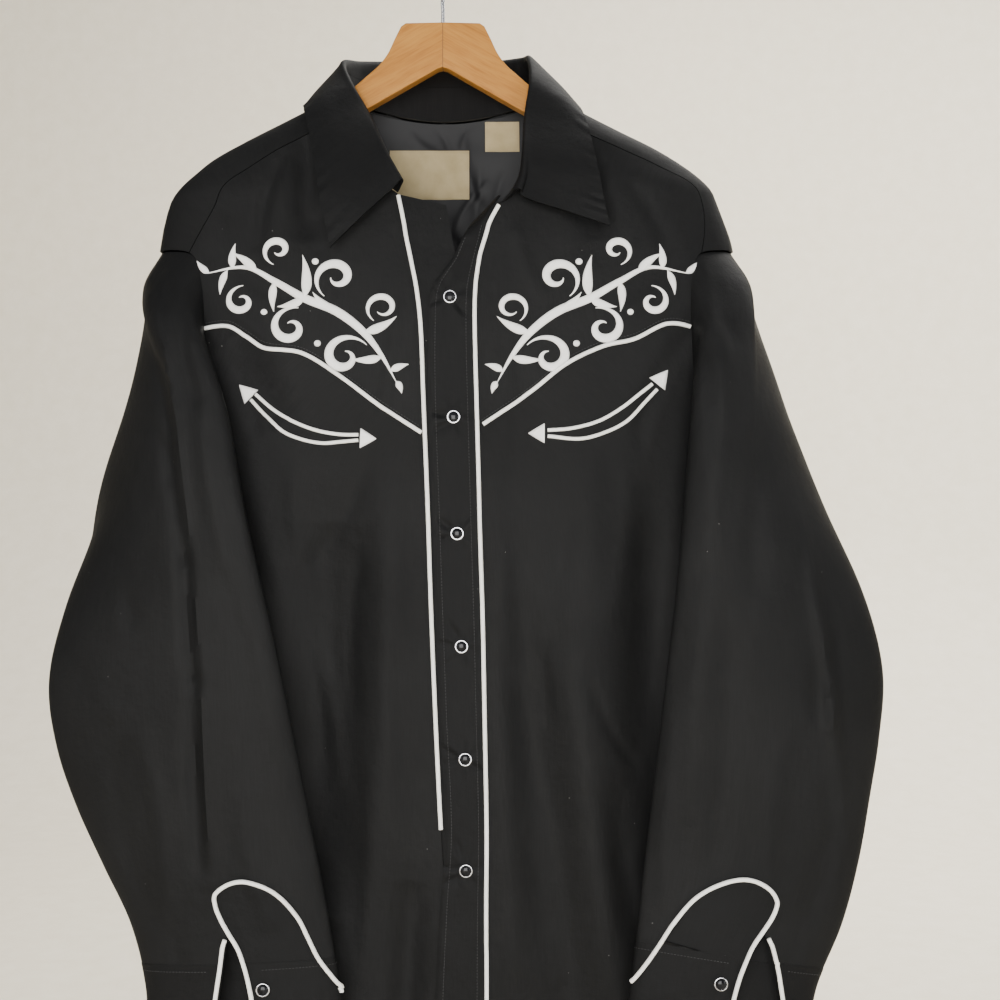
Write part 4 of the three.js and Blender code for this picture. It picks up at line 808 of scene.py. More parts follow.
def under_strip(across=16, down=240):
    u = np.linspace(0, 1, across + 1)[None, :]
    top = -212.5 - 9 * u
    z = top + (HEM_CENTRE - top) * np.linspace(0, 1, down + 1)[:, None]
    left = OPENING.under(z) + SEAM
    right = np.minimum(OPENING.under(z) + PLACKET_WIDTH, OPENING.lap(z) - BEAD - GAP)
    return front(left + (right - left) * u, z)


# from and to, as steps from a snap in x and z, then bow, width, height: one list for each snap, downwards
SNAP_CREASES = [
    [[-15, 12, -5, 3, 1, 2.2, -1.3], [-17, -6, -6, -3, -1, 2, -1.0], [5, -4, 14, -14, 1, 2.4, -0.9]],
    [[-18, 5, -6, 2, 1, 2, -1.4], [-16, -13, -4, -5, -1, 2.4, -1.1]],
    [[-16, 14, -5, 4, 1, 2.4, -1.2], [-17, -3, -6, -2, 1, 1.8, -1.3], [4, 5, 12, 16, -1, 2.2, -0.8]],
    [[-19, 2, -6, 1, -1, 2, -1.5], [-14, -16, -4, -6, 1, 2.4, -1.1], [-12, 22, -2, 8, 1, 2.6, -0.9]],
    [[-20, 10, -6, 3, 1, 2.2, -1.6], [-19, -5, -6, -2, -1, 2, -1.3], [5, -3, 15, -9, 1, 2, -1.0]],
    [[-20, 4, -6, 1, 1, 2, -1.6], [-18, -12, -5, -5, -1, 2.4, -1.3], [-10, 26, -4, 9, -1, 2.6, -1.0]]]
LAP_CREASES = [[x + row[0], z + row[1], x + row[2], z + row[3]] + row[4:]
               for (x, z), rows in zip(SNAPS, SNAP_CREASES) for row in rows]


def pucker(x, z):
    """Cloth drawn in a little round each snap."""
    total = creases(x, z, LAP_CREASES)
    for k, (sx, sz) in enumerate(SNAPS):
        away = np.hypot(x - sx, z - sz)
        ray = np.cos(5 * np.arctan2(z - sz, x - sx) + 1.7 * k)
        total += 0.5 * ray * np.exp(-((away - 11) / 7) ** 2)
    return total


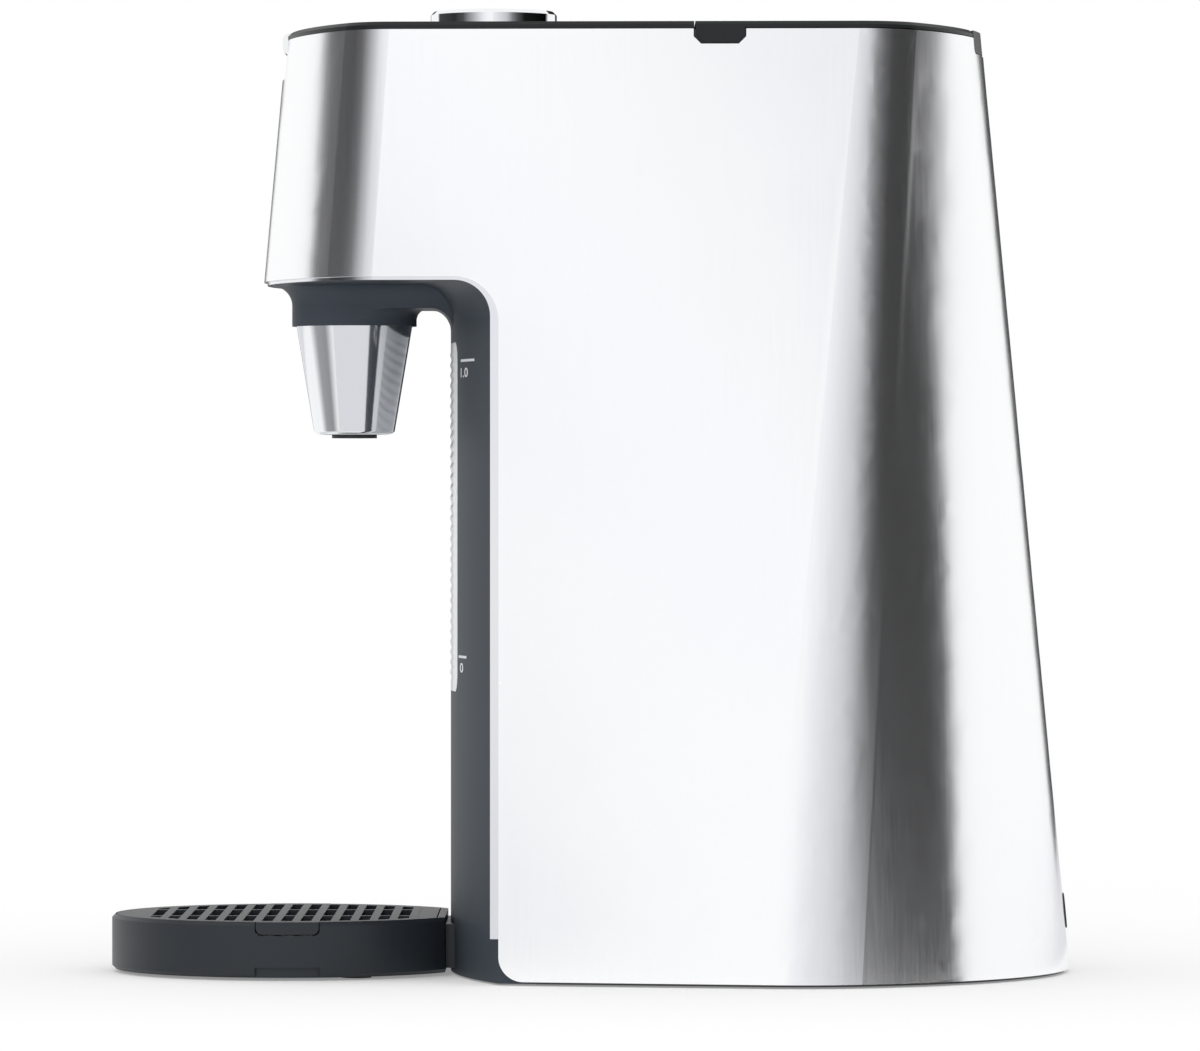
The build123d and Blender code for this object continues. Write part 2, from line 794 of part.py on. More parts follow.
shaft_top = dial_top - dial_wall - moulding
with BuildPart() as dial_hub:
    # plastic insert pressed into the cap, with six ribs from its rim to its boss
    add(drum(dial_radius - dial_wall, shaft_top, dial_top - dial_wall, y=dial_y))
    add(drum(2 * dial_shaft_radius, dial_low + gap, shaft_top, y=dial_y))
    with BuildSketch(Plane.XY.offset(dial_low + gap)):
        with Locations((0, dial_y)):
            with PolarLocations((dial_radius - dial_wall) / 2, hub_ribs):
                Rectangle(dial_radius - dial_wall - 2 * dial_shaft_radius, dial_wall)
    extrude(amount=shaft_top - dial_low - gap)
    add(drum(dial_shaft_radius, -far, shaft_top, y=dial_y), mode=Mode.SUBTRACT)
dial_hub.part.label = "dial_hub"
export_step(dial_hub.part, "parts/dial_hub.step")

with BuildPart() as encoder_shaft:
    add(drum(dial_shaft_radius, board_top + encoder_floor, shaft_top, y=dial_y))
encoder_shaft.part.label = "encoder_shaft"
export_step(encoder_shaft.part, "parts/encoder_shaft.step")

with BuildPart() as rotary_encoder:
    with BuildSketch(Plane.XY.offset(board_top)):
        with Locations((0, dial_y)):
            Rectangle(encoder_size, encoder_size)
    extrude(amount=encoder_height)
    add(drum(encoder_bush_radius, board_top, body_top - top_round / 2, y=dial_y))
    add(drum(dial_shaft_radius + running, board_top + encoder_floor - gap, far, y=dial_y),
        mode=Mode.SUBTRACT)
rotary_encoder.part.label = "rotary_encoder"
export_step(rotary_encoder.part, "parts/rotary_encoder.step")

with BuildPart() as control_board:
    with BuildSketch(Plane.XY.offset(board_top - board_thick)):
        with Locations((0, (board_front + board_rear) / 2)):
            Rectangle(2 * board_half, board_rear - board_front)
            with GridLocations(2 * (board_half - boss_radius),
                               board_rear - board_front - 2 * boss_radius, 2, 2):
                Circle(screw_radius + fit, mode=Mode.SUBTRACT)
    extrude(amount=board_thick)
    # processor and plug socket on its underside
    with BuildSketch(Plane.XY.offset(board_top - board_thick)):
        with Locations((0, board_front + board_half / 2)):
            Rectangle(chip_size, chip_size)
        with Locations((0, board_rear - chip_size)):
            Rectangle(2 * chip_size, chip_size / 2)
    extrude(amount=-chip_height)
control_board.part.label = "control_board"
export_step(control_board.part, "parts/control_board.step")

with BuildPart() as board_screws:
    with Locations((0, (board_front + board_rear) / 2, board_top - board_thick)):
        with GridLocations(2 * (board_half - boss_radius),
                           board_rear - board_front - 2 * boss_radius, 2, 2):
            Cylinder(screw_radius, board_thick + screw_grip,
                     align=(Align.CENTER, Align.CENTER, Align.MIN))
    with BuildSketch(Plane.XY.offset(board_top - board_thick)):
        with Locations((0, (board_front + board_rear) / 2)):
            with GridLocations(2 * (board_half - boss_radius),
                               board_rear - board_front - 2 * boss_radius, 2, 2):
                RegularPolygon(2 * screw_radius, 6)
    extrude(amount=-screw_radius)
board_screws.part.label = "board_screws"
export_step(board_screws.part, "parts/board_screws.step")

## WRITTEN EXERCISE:
All of the data shown above must be copied exactly.

## SOLVED PROBLEM:
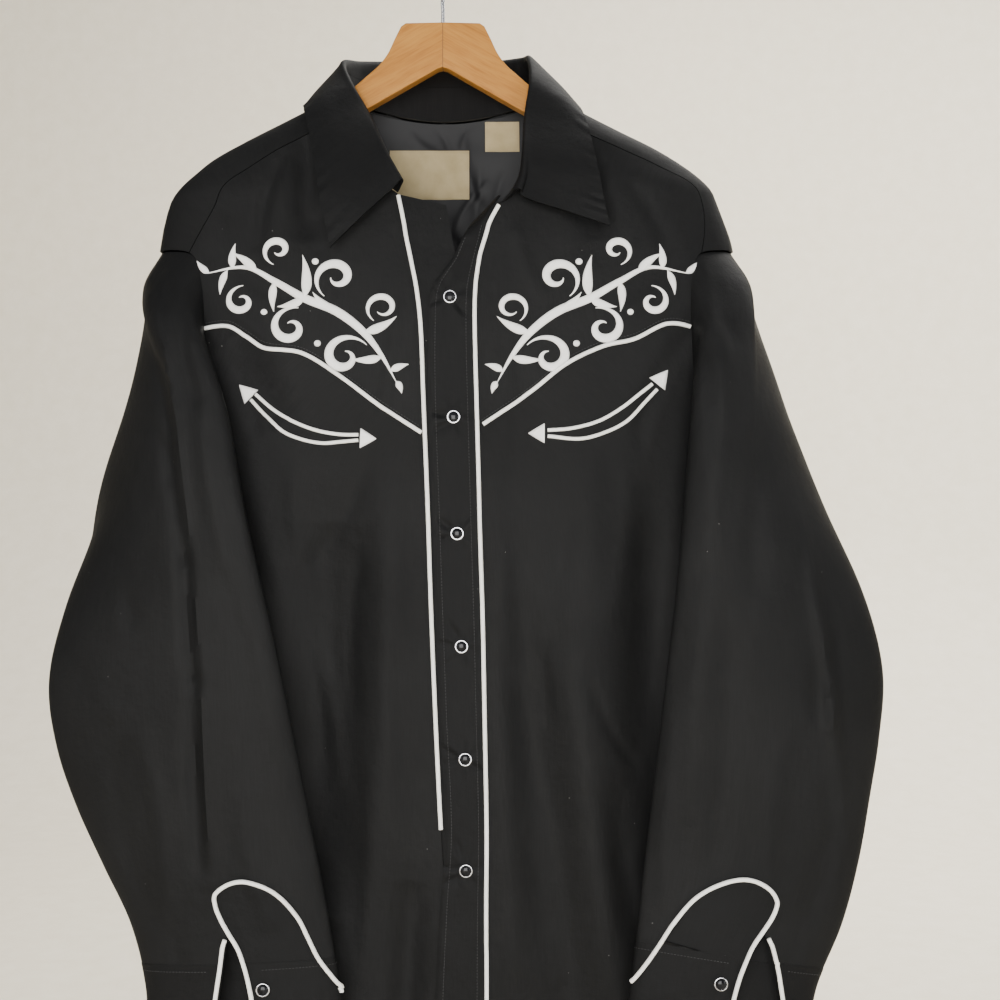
Write part 4 of the three.js and Blender code for this picture. It picks up at line 808 of scene.py. More parts follow.
def under_strip(across=16, down=240):
    u = np.linspace(0, 1, across + 1)[None, :]
    top = -212.5 - 9 * u
    z = top + (HEM_CENTRE - top) * np.linspace(0, 1, down + 1)[:, None]
    left = OPENING.under(z) + SEAM
    right = np.minimum(OPENING.under(z) + PLACKET_WIDTH, OPENING.lap(z) - BEAD - GAP)
    return front(left + (right - left) * u, z)


# from and to, as steps from a snap in x and z, then bow, width, height: one list for each snap, downwards
SNAP_CREASES = [
    [[-15, 12, -5, 3, 1, 2.2, -1.3], [-17, -6, -6, -3, -1, 2, -1.0], [5, -4, 14, -14, 1, 2.4, -0.9]],
    [[-18, 5, -6, 2, 1, 2, -1.4], [-16, -13, -4, -5, -1, 2.4, -1.1]],
    [[-16, 14, -5, 4, 1, 2.4, -1.2], [-17, -3, -6, -2, 1, 1.8, -1.3], [4, 5, 12, 16, -1, 2.2, -0.8]],
    [[-19, 2, -6, 1, -1, 2, -1.5], [-14, -16, -4, -6, 1, 2.4, -1.1], [-12, 22, -2, 8, 1, 2.6, -0.9]],
    [[-20, 10, -6, 3, 1, 2.2, -1.6], [-19, -5, -6, -2, -1, 2, -1.3], [5, -3, 15, -9, 1, 2, -1.0]],
    [[-20, 4, -6, 1, 1, 2, -1.6], [-18, -12, -5, -5, -1, 2.4, -1.3], [-10, 26, -4, 9, -1, 2.6, -1.0]]]
LAP_CREASES = [[x + row[0], z + row[1], x + row[2], z + row[3]] + row[4:]
               for (x, z), rows in zip(SNAPS, SNAP_CREASES) for row in rows]


def pucker(x, z):
    """Cloth drawn in a little round each snap."""
    total = creases(x, z, LAP_CREASES)
    for k, (sx, sz) in enumerate(SNAPS):
        away = np.hypot(x - sx, z - sz)
        ray = np.cos(5 * np.arctan2(z - sz, x - sx) + 1.7 * k)
        total += 0.5 * ray * np.exp(-((away - 11) / 7) ** 2)
    return total


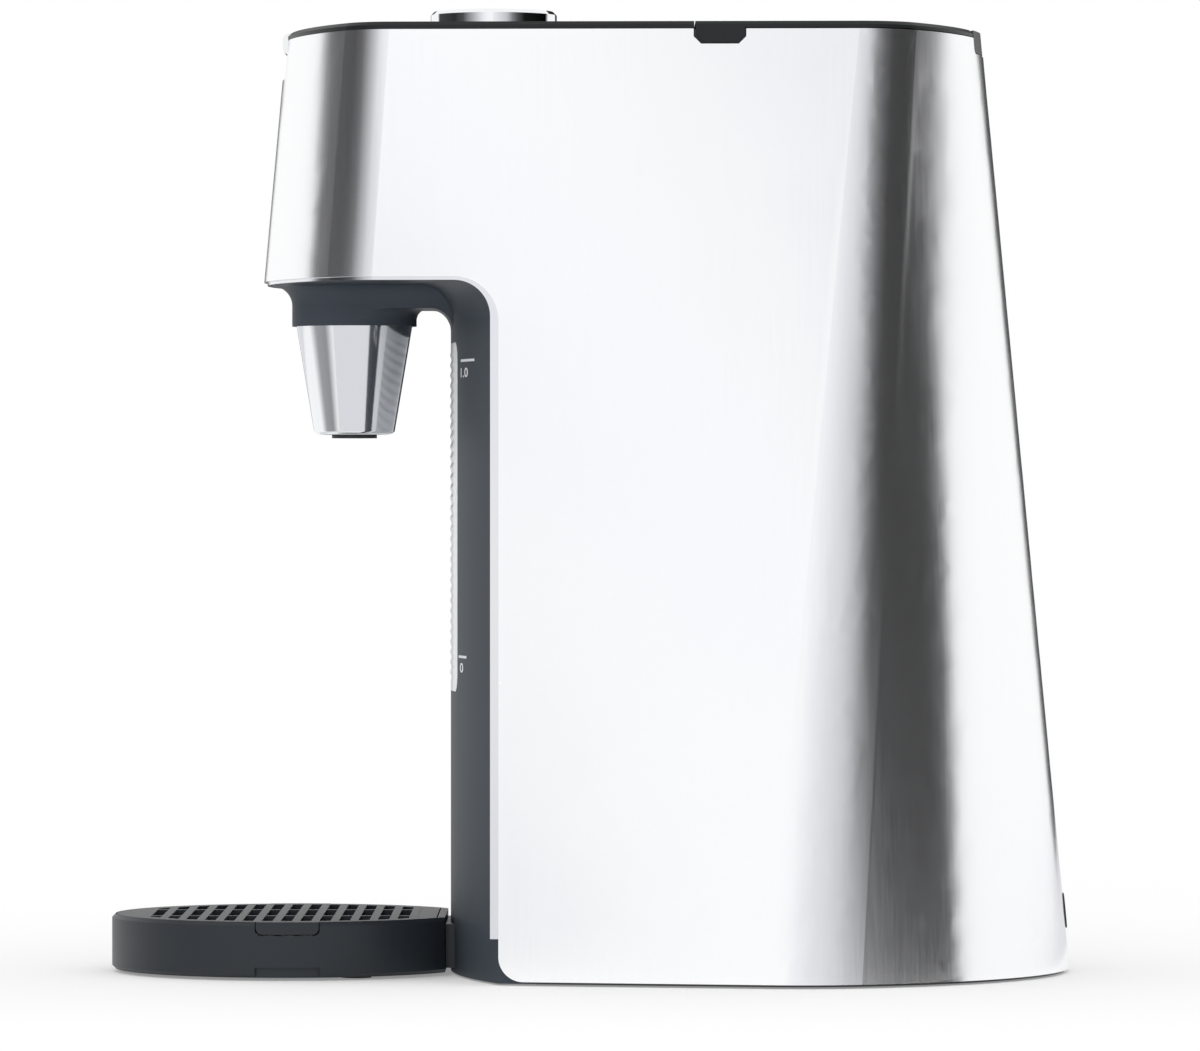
The build123d and Blender code for this object continues. Write part 2, from line 794 of part.py on. More parts follow.
shaft_top = dial_top - dial_wall - moulding
with BuildPart() as dial_hub:
    # plastic insert pressed into the cap, with six ribs from its rim to its boss
    add(drum(dial_radius - dial_wall, shaft_top, dial_top - dial_wall, y=dial_y))
    add(drum(2 * dial_shaft_radius, dial_low + gap, shaft_top, y=dial_y))
    with BuildSketch(Plane.XY.offset(dial_low + gap)):
        with Locations((0, dial_y)):
            with PolarLocations((dial_radius - dial_wall) / 2, hub_ribs):
                Rectangle(dial_radius - dial_wall - 2 * dial_shaft_radius, dial_wall)
    extrude(amount=shaft_top - dial_low - gap)
    add(drum(dial_shaft_radius, -far, shaft_top, y=dial_y), mode=Mode.SUBTRACT)
dial_hub.part.label = "dial_hub"
export_step(dial_hub.part, "parts/dial_hub.step")

with BuildPart() as encoder_shaft:
    add(drum(dial_shaft_radius, board_top + encoder_floor, shaft_top, y=dial_y))
encoder_shaft.part.label = "encoder_shaft"
export_step(encoder_shaft.part, "parts/encoder_shaft.step")

with BuildPart() as rotary_encoder:
    with BuildSketch(Plane.XY.offset(board_top)):
        with Locations((0, dial_y)):
            Rectangle(encoder_size, encoder_size)
    extrude(amount=encoder_height)
    add(drum(encoder_bush_radius, board_top, body_top - top_round / 2, y=dial_y))
    add(drum(dial_shaft_radius + running, board_top + encoder_floor - gap, far, y=dial_y),
        mode=Mode.SUBTRACT)
rotary_encoder.part.label = "rotary_encoder"
export_step(rotary_encoder.part, "parts/rotary_encoder.step")

with BuildPart() as control_board:
    with BuildSketch(Plane.XY.offset(board_top - board_thick)):
        with Locations((0, (board_front + board_rear) / 2)):
            Rectangle(2 * board_half, board_rear - board_front)
            with GridLocations(2 * (board_half - boss_radius),
                               board_rear - board_front - 2 * boss_radius, 2, 2):
                Circle(screw_radius + fit, mode=Mode.SUBTRACT)
    extrude(amount=board_thick)
    # processor and plug socket on its underside
    with BuildSketch(Plane.XY.offset(board_top - board_thick)):
        with Locations((0, board_front + board_half / 2)):
            Rectangle(chip_size, chip_size)
        with Locations((0, board_rear - chip_size)):
            Rectangle(2 * chip_size, chip_size / 2)
    extrude(amount=-chip_height)
control_board.part.label = "control_board"
export_step(control_board.part, "parts/control_board.step")

with BuildPart() as board_screws:
    with Locations((0, (board_front + board_rear) / 2, board_top - board_thick)):
        with GridLocations(2 * (board_half - boss_radius),
                           board_rear - board_front - 2 * boss_radius, 2, 2):
            Cylinder(screw_radius, board_thick + screw_grip,
                     align=(Align.CENTER, Align.CENTER, Align.MIN))
    with BuildSketch(Plane.XY.offset(board_top - board_thick)):
        with Locations((0, (board_front + board_rear) / 2)):
            with GridLocations(2 * (board_half - boss_radius),
                               board_rear - board_front - 2 * boss_radius, 2, 2):
                RegularPolygon(2 * screw_radius, 6)
    extrude(amount=-screw_radius)
board_screws.part.label = "board_screws"
export_step(board_screws.part, "parts/board_screws.step")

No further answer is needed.